[Begin]
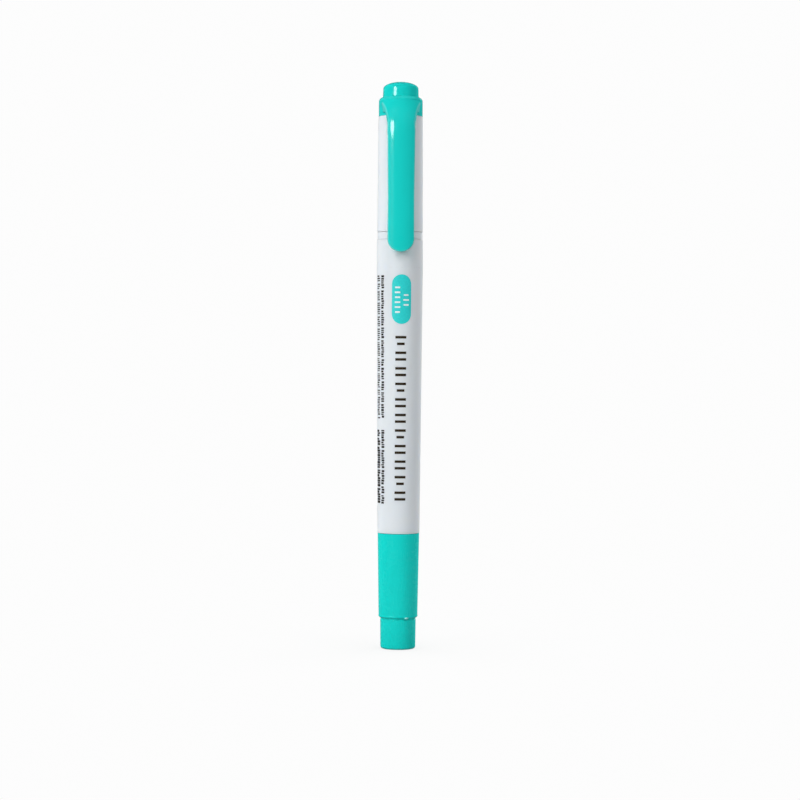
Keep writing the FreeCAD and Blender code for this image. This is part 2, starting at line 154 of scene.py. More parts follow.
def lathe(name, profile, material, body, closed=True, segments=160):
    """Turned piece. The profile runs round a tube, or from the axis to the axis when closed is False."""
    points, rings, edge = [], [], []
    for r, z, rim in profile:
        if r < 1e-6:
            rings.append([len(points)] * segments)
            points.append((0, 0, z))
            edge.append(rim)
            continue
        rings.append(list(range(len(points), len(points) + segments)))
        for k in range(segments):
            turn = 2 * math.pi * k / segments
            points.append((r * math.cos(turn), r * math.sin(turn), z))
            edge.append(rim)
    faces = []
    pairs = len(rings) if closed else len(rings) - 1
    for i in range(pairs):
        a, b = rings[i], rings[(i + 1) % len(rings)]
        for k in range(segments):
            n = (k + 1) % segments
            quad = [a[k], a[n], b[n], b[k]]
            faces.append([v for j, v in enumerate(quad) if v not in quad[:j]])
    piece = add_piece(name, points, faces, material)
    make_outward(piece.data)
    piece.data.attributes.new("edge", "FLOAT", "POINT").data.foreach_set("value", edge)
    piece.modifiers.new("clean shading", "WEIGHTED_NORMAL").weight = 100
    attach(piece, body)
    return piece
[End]
[Begin]
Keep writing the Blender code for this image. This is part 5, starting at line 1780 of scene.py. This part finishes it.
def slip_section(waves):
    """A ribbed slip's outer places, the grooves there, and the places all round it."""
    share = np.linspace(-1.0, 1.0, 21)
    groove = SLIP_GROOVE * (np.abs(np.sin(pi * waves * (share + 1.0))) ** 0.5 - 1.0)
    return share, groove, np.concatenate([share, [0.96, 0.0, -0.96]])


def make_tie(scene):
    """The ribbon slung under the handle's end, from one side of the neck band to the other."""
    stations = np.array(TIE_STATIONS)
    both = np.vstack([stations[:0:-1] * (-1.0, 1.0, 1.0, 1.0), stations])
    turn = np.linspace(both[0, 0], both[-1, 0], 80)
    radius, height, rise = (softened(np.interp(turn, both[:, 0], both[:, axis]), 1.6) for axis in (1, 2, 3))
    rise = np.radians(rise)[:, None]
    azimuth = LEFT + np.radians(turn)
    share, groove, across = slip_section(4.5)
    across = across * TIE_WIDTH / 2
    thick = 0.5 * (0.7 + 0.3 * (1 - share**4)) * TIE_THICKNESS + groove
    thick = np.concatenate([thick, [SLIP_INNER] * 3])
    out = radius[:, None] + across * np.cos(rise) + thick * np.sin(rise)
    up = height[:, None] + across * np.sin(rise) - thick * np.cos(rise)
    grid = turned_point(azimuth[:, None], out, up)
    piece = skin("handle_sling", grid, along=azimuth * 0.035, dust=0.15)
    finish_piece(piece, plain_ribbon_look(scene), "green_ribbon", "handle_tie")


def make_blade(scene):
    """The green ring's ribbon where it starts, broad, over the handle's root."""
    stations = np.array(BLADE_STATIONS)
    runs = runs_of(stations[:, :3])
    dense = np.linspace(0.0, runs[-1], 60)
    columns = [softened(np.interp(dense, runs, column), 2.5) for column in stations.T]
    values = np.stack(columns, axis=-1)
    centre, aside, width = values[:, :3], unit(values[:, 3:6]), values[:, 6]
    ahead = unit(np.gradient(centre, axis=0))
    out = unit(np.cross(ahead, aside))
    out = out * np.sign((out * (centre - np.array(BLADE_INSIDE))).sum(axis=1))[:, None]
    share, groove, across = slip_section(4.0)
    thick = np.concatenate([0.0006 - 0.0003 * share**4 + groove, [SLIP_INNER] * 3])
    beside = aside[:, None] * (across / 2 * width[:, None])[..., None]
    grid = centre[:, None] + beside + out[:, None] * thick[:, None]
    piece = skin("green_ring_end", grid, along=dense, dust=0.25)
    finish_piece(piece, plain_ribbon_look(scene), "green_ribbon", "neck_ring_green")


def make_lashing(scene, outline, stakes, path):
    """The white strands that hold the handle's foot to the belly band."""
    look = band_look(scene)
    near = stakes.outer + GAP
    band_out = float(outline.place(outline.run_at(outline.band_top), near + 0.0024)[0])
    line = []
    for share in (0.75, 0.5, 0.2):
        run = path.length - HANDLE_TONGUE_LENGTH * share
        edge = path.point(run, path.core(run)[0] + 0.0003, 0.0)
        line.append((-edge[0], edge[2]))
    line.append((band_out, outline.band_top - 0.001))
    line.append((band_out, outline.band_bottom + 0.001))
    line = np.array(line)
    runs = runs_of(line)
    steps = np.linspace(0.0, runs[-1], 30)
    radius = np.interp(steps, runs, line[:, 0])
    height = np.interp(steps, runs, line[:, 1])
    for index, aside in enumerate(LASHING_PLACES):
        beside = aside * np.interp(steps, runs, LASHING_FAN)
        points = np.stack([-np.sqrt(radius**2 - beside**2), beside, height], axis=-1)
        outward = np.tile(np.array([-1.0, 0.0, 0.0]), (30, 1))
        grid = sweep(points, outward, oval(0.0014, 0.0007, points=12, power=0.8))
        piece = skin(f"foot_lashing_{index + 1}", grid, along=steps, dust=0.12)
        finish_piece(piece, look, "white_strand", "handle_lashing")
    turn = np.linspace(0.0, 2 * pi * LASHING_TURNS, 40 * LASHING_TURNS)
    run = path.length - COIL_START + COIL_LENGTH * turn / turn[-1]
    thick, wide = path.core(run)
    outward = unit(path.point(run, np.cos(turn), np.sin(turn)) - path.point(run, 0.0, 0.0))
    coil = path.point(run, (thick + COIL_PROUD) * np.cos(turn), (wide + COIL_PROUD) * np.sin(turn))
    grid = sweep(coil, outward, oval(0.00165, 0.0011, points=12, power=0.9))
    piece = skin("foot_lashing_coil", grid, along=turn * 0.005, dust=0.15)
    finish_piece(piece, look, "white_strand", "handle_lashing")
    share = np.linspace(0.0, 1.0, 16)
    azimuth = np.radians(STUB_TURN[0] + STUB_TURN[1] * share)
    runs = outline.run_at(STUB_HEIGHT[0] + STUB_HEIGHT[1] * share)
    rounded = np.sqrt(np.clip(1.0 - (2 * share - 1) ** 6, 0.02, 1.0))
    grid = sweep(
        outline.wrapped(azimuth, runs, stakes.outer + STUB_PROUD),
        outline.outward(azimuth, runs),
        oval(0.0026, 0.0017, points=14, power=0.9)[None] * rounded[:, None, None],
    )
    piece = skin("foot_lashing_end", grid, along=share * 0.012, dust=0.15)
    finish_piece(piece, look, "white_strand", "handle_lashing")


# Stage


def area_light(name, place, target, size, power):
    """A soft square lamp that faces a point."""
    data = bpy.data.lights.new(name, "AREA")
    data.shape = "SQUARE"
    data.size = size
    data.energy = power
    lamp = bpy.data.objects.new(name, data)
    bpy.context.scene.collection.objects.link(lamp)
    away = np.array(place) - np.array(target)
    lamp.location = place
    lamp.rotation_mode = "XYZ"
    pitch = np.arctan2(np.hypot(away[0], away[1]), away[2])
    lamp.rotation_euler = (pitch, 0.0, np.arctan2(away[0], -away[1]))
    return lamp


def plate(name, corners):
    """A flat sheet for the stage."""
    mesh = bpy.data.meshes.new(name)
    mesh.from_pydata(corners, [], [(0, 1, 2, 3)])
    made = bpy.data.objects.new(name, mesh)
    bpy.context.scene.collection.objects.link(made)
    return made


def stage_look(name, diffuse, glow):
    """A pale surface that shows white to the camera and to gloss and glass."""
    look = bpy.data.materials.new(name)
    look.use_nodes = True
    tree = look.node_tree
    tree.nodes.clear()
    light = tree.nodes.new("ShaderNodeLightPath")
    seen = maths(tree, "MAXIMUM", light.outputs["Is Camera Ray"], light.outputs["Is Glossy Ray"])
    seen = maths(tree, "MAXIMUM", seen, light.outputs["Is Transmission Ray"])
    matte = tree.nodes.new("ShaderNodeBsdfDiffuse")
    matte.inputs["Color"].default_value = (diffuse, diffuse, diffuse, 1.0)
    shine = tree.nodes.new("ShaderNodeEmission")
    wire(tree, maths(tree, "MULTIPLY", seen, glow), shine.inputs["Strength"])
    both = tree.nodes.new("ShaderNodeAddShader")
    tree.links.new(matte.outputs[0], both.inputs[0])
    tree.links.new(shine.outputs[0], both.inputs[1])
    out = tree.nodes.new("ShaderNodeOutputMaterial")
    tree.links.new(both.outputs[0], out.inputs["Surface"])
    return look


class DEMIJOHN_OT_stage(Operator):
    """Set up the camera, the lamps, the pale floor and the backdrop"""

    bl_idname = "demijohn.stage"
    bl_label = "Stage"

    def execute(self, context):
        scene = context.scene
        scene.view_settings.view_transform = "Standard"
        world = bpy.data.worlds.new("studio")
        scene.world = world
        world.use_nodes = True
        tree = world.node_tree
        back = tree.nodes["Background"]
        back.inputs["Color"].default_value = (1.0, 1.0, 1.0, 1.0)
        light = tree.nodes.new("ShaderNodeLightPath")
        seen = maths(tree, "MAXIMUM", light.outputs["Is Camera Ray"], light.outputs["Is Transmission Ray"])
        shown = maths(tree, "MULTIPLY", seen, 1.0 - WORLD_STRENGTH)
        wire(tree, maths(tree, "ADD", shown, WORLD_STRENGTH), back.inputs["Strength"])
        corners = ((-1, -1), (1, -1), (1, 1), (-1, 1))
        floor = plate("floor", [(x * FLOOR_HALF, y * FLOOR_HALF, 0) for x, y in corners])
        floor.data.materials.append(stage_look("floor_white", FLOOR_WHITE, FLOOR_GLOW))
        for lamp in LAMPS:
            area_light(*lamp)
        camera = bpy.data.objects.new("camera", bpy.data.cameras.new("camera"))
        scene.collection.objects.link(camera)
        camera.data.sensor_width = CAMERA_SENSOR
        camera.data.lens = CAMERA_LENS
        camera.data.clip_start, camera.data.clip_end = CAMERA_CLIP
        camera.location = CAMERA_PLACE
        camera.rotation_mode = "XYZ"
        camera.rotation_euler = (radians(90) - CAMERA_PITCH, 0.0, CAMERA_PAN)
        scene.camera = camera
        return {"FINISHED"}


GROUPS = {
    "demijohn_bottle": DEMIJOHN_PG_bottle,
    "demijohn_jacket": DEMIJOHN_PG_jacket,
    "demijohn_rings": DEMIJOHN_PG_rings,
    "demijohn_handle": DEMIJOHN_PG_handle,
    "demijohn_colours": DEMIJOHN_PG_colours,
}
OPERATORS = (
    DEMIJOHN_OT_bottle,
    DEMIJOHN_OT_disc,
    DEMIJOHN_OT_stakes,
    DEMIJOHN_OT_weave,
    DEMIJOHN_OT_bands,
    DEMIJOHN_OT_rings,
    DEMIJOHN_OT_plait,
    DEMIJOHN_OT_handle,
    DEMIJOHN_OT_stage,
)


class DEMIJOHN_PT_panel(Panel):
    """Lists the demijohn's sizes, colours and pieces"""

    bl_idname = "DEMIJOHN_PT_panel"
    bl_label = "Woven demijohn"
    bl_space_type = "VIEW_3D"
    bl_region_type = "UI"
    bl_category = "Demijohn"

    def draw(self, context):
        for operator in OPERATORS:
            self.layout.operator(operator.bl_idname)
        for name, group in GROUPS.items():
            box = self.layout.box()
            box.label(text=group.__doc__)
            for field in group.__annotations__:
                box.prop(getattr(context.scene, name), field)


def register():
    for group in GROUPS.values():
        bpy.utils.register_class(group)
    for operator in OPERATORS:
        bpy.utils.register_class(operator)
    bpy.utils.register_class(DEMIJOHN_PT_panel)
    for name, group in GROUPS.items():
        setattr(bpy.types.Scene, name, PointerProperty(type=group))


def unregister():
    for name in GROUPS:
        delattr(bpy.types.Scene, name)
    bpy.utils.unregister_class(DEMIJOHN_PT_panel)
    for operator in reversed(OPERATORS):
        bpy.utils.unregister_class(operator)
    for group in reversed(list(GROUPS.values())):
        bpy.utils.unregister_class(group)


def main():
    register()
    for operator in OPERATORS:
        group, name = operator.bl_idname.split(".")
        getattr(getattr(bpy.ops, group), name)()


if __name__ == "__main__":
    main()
[End]
[Begin]
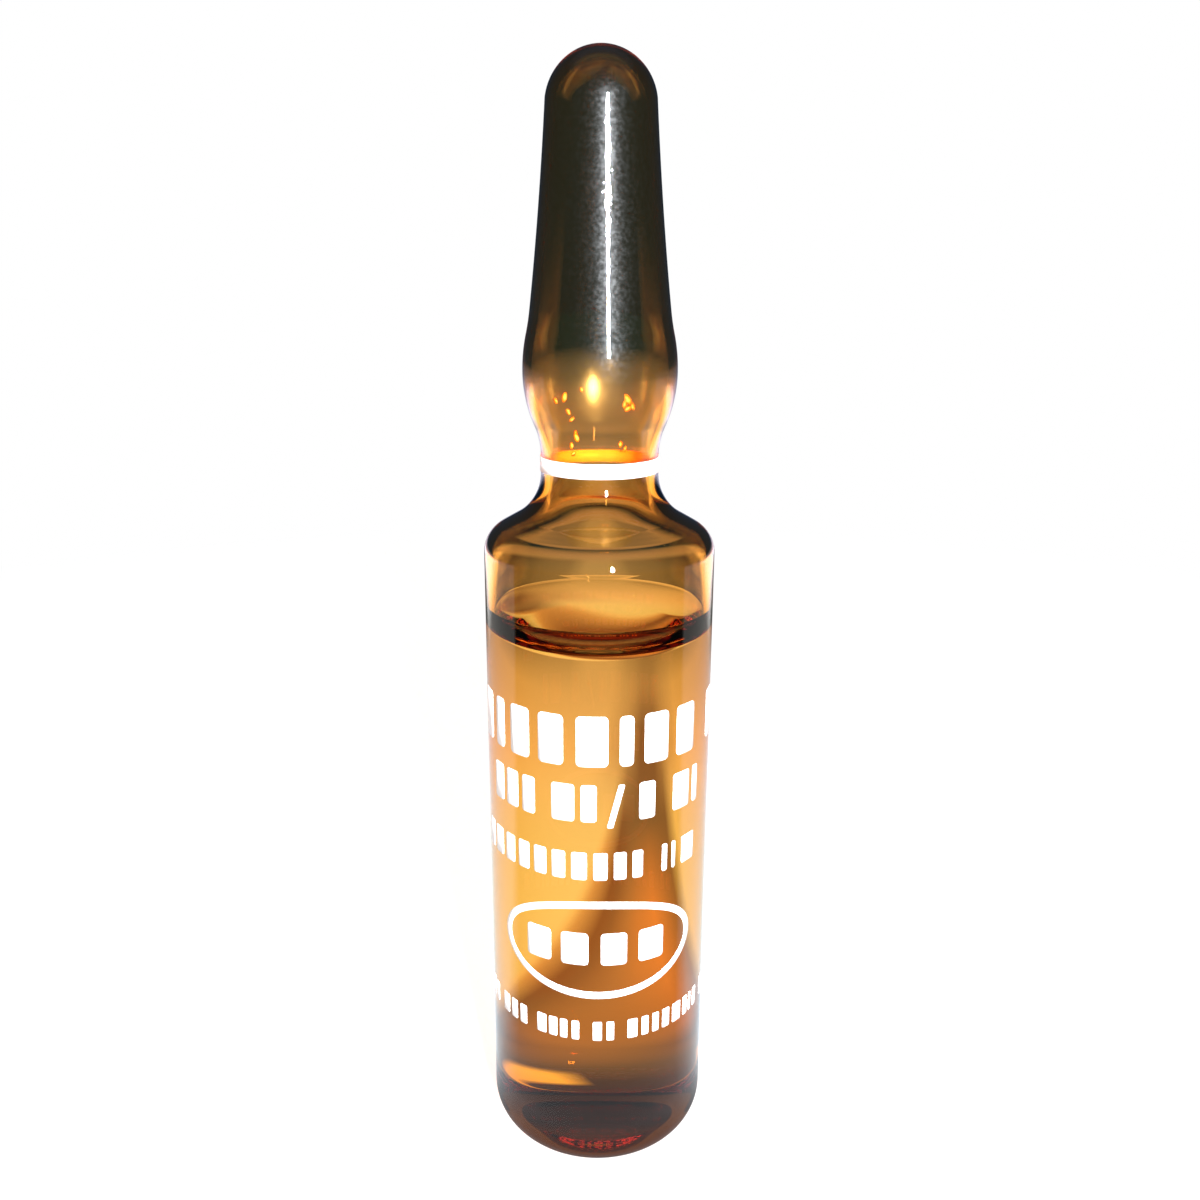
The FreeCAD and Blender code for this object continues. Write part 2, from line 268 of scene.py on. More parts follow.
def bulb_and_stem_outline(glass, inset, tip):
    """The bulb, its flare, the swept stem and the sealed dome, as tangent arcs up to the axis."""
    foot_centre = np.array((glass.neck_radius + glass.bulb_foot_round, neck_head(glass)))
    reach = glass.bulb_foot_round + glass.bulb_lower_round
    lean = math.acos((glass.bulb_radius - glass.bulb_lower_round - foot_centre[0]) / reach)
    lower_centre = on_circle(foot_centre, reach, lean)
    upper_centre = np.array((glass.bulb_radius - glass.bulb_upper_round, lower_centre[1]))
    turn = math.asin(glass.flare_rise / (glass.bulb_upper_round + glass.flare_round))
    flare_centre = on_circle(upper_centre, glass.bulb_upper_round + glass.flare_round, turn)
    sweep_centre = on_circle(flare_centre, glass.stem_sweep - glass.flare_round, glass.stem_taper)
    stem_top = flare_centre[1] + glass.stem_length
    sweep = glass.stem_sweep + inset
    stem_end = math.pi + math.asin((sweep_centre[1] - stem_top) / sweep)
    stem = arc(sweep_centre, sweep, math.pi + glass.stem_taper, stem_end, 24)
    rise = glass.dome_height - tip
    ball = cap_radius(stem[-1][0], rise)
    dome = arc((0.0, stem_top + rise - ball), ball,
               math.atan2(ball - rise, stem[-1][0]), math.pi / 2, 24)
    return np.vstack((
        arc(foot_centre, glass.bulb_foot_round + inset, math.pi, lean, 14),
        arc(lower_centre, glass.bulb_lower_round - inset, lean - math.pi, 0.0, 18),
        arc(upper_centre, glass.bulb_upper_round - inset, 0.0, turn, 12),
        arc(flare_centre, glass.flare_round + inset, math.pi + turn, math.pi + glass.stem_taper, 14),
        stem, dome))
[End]
* **Task statement**:
Exactly as written, return the lines from the line containing "Keep writing the Blender" through the line containing "[0.96, 0.0, -0.96]])", both included.

* **Final result**:
Keep writing the Blender code for this image. This is part 5, starting at line 1780 of scene.py. This part finishes it.
def slip_section(waves):
    """A ribbed slip's outer places, the grooves there, and the places all round it."""
    share = np.linspace(-1.0, 1.0, 21)
    groove = SLIP_GROOVE * (np.abs(np.sin(pi * waves * (share + 1.0))) ** 0.5 - 1.0)
    return share, groove, np.concatenate([share, [0.96, 0.0, -0.96]])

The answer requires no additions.